There’s only one piece missing: a way to make a tree persistent. This is very easy thanks to the lazy propagation of is_const:

void
tree_persist(struct tree *t)
{
    t->is_const = true;
    tree_hold(t);
}

Using the tree

Let’s see an example of how we might use our transient BST⁶:

struct tree *t = tree_new(0, "root", 0, 0);

t = tree_put(t, -10, "foo");
t = tree_put(t, -5, "bar");
t = tree_put(t, 10, "baz");
t = tree_put(t, 5, "fizz");
t = tree_put(t, 15, "buzz");
t = tree_put(t, 7, "pippo");

This creates the following tree:

At the moment the tree is still completely mutable, so the value returned by tree_put is t itself:

struct tree *u

u = tree_put(t, 0, "tree");
assert(t == v);

We can take a persistent snaphost:

tree_persist(t);
u = tree_put(t, 6, "pluto");

Now we have the following:

But what’s intersting is that t and u share some structure (left is t, right is u):

If we keep modifying u, they will gradually diverge:

u = tree_put(u, -5, "car");

u’s nodes that also belong to t are immutable, the rest is mutable.

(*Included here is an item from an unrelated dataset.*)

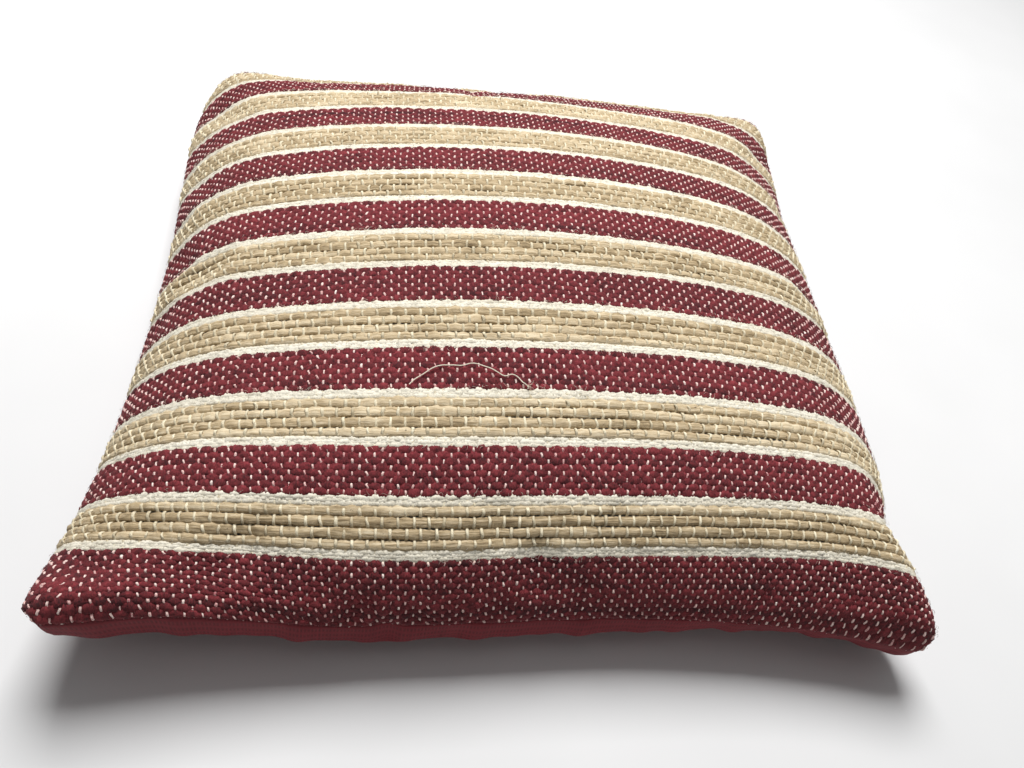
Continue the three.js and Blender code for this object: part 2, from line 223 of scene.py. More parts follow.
def uneven(points, side):
    """The unevenness of one hand-filled cover, added to the simulated one."""
    line = np.linspace(-1, 1, points.shape[0])
    u, v = np.meshgrid(line, line, indexing="ij")
    left, right = np.clip(-u, 0, 1), np.clip(u, 0, 1)
    front, rear = np.clip(-v, 0, 1), np.clip(v, 0, 1)
    middle_u, middle_v = np.cos(np.pi / 2 * u), np.cos(np.pi / 2 * v)
    x, y, z = points[..., 0], points[..., 1], points[..., 2]
    x = x + middle_v * (0.004 * right - 0.011 * left) + CORNER_DRIFT * v ** 3 * u ** 2
    x = x - 0.007 * left * rear ** 2 * (1 - rear ** 6)
    y = y + middle_u * (0.002 * front + 0.006 * rear)
    z = 0.951 * z + 0.006 * front ** 2 * (1 - u ** 4)
    # the corners are blunt: the cloth stands up steeply above their seam
    nose = (u * v) ** 4 * (1 - u ** 20) * (1 - v ** 20)
    blunt = BLUNTNESS * (0.35 * rear + front) * nose
    if side > 0:
        z = z + blunt
        z = z - 0.004 * (front * right) ** 2
    else:
        z = z - (0.4 + 0.4 * front * left) * blunt
    # the front left corner curls up, the front right one and the rear ones droop
    x = x - 0.003 * (front * left) ** 6
    curl = ease((left - 0.35) / 0.5)
    z = z + 0.016 * front ** 9 * curl
    y = y + 0.007 * front ** 4 * curl
    tip = (front * left) ** 16
    z = z - 0.005 * tip
    y = y - 0.007 * tip
    z = z - 0.012 * (front * right) ** 5 - 0.009 * rear ** 5 * np.abs(u) ** 5
    # the cloth has slid forwards along the right side, towards its front corner
    y = y - 0.031 * right ** 5 * swell(v, -0.76, 0.27)
    y = y - 0.008 * right ** 3 * swell(v, -0.45, 0.20)
    # and leaves a small notch behind that corner
    x = x + right ** 6 * (0.006 * swell(v, -0.80, 0.06) - 0.004 * swell(v, -0.67, 0.06))
    # the front edge bellies out a little left of its middle
    y = y - 0.004 * front ** 2 * swell(u, -0.28, 0.30)
    if side < 0:
        # the underside lifts along the front, and tucks in under the front right corner
        open_edge = (1 - u ** 10) * (1 - v ** 10)
        z = z + (0.004 - 0.003 * left + 0.006 * right) * front ** 3 * open_edge
        z = z - 0.0045 * swell(u, -0.76, 0.12) * front ** 3 * open_edge
        tuck = np.clip((right - 0.2) / 0.5, 0, 1)
        y = y + 0.010 * front ** 3 * tuck * (1 - v ** 24) * (1 - u ** 24)
    else:
        # a dimple and a low shoulder behind the front left corner, and a flatter rear
        dimple = np.exp(-((u + 0.90) / 0.06) ** 2 - ((v + 0.88) / 0.05) ** 2)
        shoulder = swell(v, -0.82, 0.11) * curl * (1 - u ** 12)
        z = z - 0.008 * dimple - 0.007 * shoulder - 0.005 * rear ** 3 * middle_u
    return np.stack([x, y, np.maximum(z, 0)], -1)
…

Remember to clean up after yourself:

tree_free(t);
tree_free(u);

Conclusions

First of all, you can find the full code on Codeberg: dalz/transient-tree.

I haven’t shown it here, but after calling tree_persist on a tree, that tree becomes safe to pass between threads.

Modifying a BST is pretty simple, but things get more hairy with complex data structures that have multiple, more involved update procedures (in contrast with a single tree_put). Tracking immutability and reference counts in your head starts to be annoying in that case. This could be solved with a stronger type system that provides better static guarantees⁷; but this is C, so just be smarter?